RECORDS FOR THE TASK
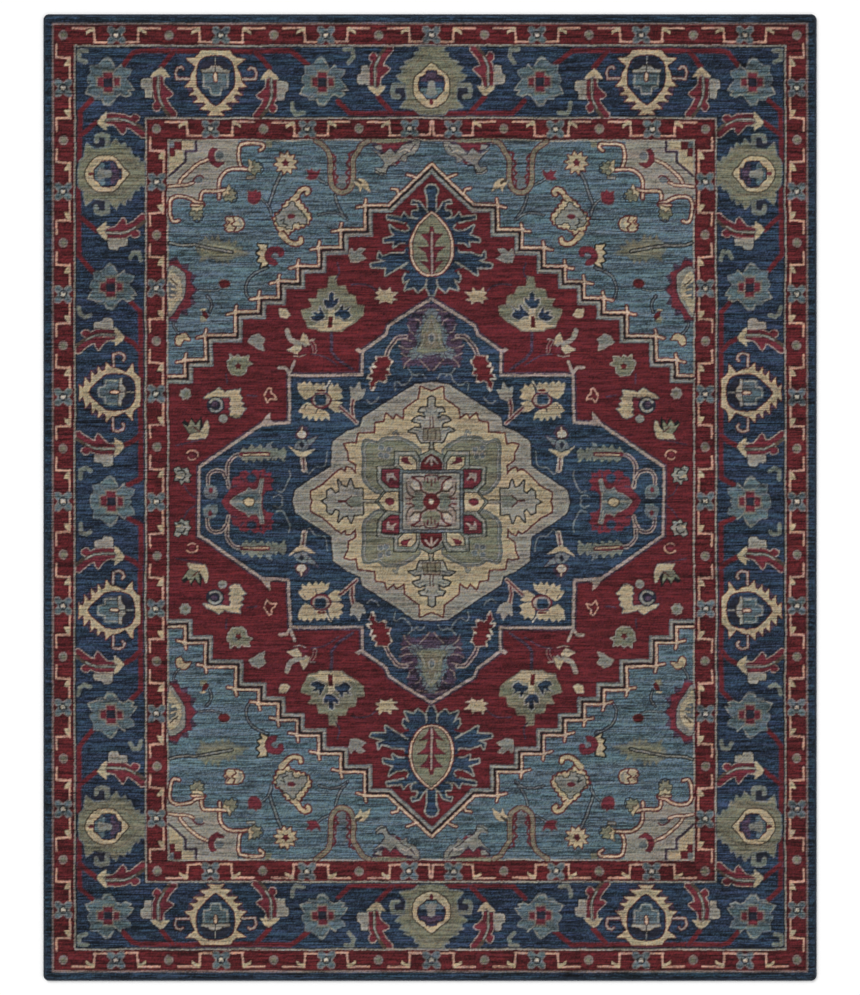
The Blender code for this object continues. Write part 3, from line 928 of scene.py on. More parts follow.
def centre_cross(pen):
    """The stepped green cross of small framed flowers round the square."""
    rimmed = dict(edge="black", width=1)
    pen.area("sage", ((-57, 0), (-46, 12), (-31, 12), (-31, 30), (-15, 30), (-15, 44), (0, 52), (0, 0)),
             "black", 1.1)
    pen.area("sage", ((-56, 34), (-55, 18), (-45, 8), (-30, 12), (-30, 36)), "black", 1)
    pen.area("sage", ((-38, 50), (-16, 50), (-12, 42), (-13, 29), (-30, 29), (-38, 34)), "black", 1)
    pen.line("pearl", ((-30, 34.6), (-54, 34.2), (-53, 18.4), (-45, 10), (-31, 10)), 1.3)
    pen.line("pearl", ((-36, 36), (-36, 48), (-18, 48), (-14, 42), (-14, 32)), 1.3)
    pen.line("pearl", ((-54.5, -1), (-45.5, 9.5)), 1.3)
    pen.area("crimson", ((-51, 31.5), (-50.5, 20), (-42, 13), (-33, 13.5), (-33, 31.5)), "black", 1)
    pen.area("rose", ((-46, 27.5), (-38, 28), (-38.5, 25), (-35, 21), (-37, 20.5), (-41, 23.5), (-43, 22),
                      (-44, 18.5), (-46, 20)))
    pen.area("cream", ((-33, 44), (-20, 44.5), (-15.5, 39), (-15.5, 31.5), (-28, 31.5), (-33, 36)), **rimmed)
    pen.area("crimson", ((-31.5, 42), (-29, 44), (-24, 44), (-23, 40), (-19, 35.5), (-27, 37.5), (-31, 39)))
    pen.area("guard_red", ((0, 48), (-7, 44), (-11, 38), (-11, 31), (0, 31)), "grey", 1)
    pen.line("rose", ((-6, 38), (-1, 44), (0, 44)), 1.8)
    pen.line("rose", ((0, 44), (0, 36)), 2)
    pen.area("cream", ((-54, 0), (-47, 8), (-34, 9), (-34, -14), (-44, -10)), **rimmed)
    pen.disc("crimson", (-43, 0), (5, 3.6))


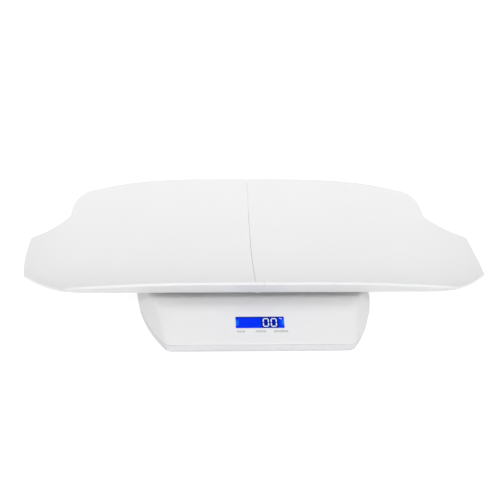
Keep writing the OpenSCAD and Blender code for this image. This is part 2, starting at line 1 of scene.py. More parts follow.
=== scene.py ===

INSTRUCTIONS TO FOLLOW
Output only the lines from the one holding "Keep writing the" through the last line above, exactly as they appear.

TASK SOLUTION
Keep writing the OpenSCAD and Blender code for this image. This is part 2, starting at line 1 of scene.py. More parts follow.
=== scene.py ===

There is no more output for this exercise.